───── Source excerpt ─────

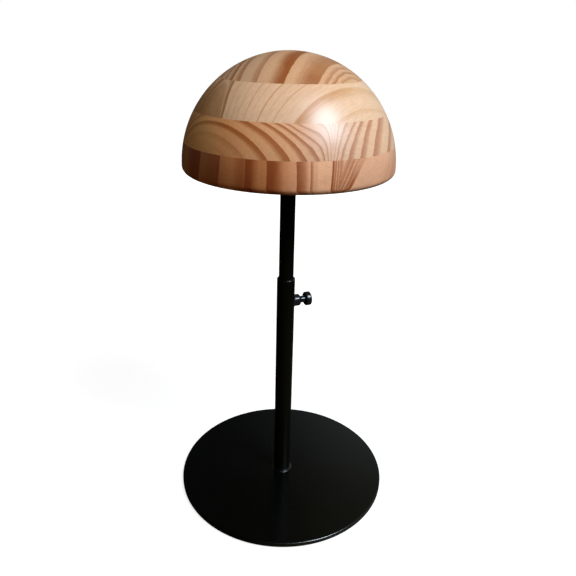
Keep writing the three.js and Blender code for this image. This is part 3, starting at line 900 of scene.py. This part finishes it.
class HATSTAND_OT_clamp(bpy.types.Operator):
    """Boss, screw and nylon tip that clamp the upper tube"""

    bl_idname = "hat_stand.clamp"
    bl_label = "Clamp"

    def execute(self, context):
        sizes = context.scene.hat_stand_sizes
        finishes = context.scene.hat_stand_finishes
        gloss = lacquer("gloss_black", finishes.gloss_black, finishes.gloss_roughness, FINE_PEEL_GRAIN)
        self.add_boss(sizes, gloss)
        self.add_screw(sizes, gloss)
        return {"FINISHED"}

    def add_boss(self, sizes, material):
        """The boss's inner end follows the lower tube: at angle a round the boss, a point at radius
        r starts at sqrt(R^2 - (r sin a)^2) from the pole's axis, R being the tube's radius. A weld
        fillet runs from the boss to the tube along a quarter circle."""
        radius = box_size("clamp_boss", 1) / 2
        end = float(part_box("clamp_boss")[1][0])
        bore = sizes.clamp_hole_radius
        leg = sizes.weld_leg
        seat = 0.05 * MM
        weld_steps = 6
        quarter = np.linspace(0, math.pi / 2, weld_steps + 1)
        weld = np.stack((radius + leg * (1 - np.sin(quarter)), leg * (1 - np.cos(quarter))), axis=-1)
        corners = rounded([
            (radius, leg, 0),
            (radius, end - LOWER_TUBE_RADIUS, sizes.boss_rounding),
            (bore, end - LOWER_TUBE_RADIUS, sizes.tube_fine_rounding),
            (bore, 0, 0),
        ], steps=8)
        profile = np.concatenate((weld, corners[1:]))
        points, faces = turned_surface(profile, sizes.tube_sides)
        rows = points.reshape(len(profile), sizes.tube_sides, 3)
        saddle = np.sqrt((LOWER_TUBE_RADIUS + seat) ** 2 - rows[..., 1] ** 2)
        share = np.clip(1 - rows[..., 2] / (end - LOWER_TUBE_RADIUS), 0, 1)
        rows[..., 2] += LOWER_TUBE_RADIUS + share * (saddle - LOWER_TUBE_RADIUS)
        points = along_x(rows.reshape(-1, 3), CLAMP_HEIGHT)
        boss = mesh_object("clamp_boss_finished", points, faces)
        finish(boss, "clamp_boss", "base", material)

    def add_screw(self, sizes, material):
        """Thumb screw with a thread, a plain neck, a rounded head and a socket for the nylon tip."""
        low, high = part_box("clamp_screw")
        start, end = float(low[0]), float(high[0])
        head_radius = float(high[1] - low[1]) / 2
        head_start = end - sizes.knob_length
        socket_radius, socket_depth = 1.8 * MM, 3 * MM
        neck, point = 3.6 * MM, 0.6 * MM
        profile = rounded([
            (0, start + socket_depth, 0),
            (socket_radius, start + socket_depth, 0),
            (socket_radius, start, 0),
            (SHANK_RADIUS, start, 0.5 * MM),
            (SHANK_RADIUS, head_start, 0.25 * MM),
            (head_radius, head_start, sizes.knob_rounding),
            (head_radius, end, sizes.knob_rounding),
            (0, end, 0),
        ], steps=8)
        thread_low, thread_high = start + point, head_start - neck
        rows_per_turn = 12
        inside = np.arange(thread_low, thread_high, sizes.thread_pitch / rows_per_turn)
        rows = np.stack((np.full(len(inside), SHANK_RADIUS), inside), axis=-1)
        socket_points = 3
        on_shank = profile[socket_points:, 0] >= SHANK_RADIUS - TINY
        profile = np.insert(profile, socket_points + int(np.argmax(on_shank)) + 1, rows, axis=0)
        thread = (thread_low, thread_high, sizes.thread_pitch, sizes.thread_depth)
        points, faces = turned_surface(profile, sizes.tube_sides, thread)
        screw = mesh_object("clamp_screw_finished", along_x(points, CLAMP_HEIGHT), faces)
        finish(screw, "clamp_screw", "clamp_screw", material)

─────

Task objective »
Print the material verbatim, all of it.

Completed exercise »
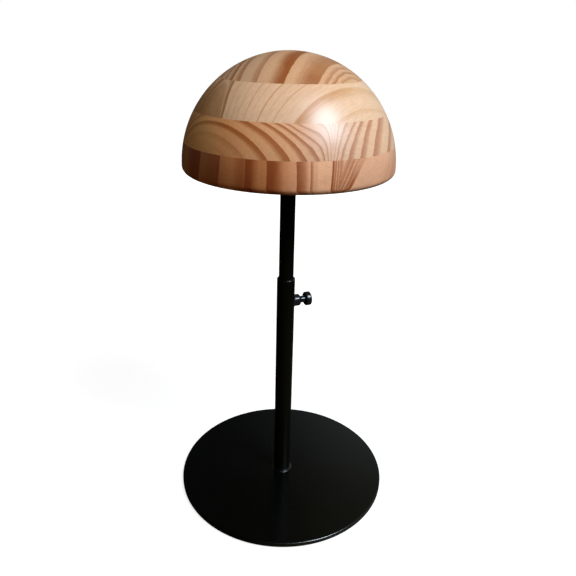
Keep writing the three.js and Blender code for this image. This is part 3, starting at line 900 of scene.py. This part finishes it.
class HATSTAND_OT_clamp(bpy.types.Operator):
    """Boss, screw and nylon tip that clamp the upper tube"""

    bl_idname = "hat_stand.clamp"
    bl_label = "Clamp"

    def execute(self, context):
        sizes = context.scene.hat_stand_sizes
        finishes = context.scene.hat_stand_finishes
        gloss = lacquer("gloss_black", finishes.gloss_black, finishes.gloss_roughness, FINE_PEEL_GRAIN)
        self.add_boss(sizes, gloss)
        self.add_screw(sizes, gloss)
        return {"FINISHED"}

    def add_boss(self, sizes, material):
        """The boss's inner end follows the lower tube: at angle a round the boss, a point at radius
        r starts at sqrt(R^2 - (r sin a)^2) from the pole's axis, R being the tube's radius. A weld
        fillet runs from the boss to the tube along a quarter circle."""
        radius = box_size("clamp_boss", 1) / 2
        end = float(part_box("clamp_boss")[1][0])
        bore = sizes.clamp_hole_radius
        leg = sizes.weld_leg
        seat = 0.05 * MM
        weld_steps = 6
        quarter = np.linspace(0, math.pi / 2, weld_steps + 1)
        weld = np.stack((radius + leg * (1 - np.sin(quarter)), leg * (1 - np.cos(quarter))), axis=-1)
        corners = rounded([
            (radius, leg, 0),
            (radius, end - LOWER_TUBE_RADIUS, sizes.boss_rounding),
            (bore, end - LOWER_TUBE_RADIUS, sizes.tube_fine_rounding),
            (bore, 0, 0),
        ], steps=8)
        profile = np.concatenate((weld, corners[1:]))
        points, faces = turned_surface(profile, sizes.tube_sides)
        rows = points.reshape(len(profile), sizes.tube_sides, 3)
        saddle = np.sqrt((LOWER_TUBE_RADIUS + seat) ** 2 - rows[..., 1] ** 2)
        share = np.clip(1 - rows[..., 2] / (end - LOWER_TUBE_RADIUS), 0, 1)
        rows[..., 2] += LOWER_TUBE_RADIUS + share * (saddle - LOWER_TUBE_RADIUS)
        points = along_x(rows.reshape(-1, 3), CLAMP_HEIGHT)
        boss = mesh_object("clamp_boss_finished", points, faces)
        finish(boss, "clamp_boss", "base", material)

    def add_screw(self, sizes, material):
        """Thumb screw with a thread, a plain neck, a rounded head and a socket for the nylon tip."""
        low, high = part_box("clamp_screw")
        start, end = float(low[0]), float(high[0])
        head_radius = float(high[1] - low[1]) / 2
        head_start = end - sizes.knob_length
        socket_radius, socket_depth = 1.8 * MM, 3 * MM
        neck, point = 3.6 * MM, 0.6 * MM
        profile = rounded([
            (0, start + socket_depth, 0),
            (socket_radius, start + socket_depth, 0),
            (socket_radius, start, 0),
            (SHANK_RADIUS, start, 0.5 * MM),
            (SHANK_RADIUS, head_start, 0.25 * MM),
            (head_radius, head_start, sizes.knob_rounding),
            (head_radius, end, sizes.knob_rounding),
            (0, end, 0),
        ], steps=8)
        thread_low, thread_high = start + point, head_start - neck
        rows_per_turn = 12
        inside = np.arange(thread_low, thread_high, sizes.thread_pitch / rows_per_turn)
        rows = np.stack((np.full(len(inside), SHANK_RADIUS), inside), axis=-1)
        socket_points = 3
        on_shank = profile[socket_points:, 0] >= SHANK_RADIUS - TINY
        profile = np.insert(profile, socket_points + int(np.argmax(on_shank)) + 1, rows, axis=0)
        thread = (thread_low, thread_high, sizes.thread_pitch, sizes.thread_depth)
        points, faces = turned_surface(profile, sizes.tube_sides, thread)
        screw = mesh_object("clamp_screw_finished", along_x(points, CLAMP_HEIGHT), faces)
        finish(screw, "clamp_screw", "clamp_screw", material)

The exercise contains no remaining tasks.